Records supplied →
===============

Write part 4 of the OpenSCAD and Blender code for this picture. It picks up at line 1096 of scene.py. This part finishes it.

===============

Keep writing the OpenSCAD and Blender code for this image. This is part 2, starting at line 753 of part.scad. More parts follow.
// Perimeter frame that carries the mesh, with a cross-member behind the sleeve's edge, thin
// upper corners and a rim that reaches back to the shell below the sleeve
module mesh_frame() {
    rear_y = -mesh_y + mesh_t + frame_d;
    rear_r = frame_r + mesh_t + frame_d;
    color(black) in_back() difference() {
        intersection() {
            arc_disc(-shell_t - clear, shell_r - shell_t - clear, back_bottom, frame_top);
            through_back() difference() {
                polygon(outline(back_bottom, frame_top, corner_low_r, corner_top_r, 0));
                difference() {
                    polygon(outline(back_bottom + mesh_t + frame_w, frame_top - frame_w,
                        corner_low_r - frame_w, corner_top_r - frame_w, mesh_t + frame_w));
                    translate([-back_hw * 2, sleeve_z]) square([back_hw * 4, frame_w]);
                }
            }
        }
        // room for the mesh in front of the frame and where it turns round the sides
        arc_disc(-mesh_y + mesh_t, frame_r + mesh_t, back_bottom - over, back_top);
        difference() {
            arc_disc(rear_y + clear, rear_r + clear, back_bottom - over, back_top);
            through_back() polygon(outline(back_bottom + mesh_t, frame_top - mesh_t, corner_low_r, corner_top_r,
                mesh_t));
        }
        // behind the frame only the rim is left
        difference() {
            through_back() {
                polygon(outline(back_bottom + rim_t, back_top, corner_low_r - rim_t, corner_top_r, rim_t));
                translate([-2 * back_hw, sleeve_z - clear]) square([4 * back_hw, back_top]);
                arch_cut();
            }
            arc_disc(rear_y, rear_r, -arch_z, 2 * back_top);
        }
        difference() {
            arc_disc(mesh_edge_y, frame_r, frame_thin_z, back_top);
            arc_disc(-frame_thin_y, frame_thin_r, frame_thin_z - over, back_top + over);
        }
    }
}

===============

Problem → Work out how many lines in the records above contain the word "This", and reply with that number alone.

Written answer → 2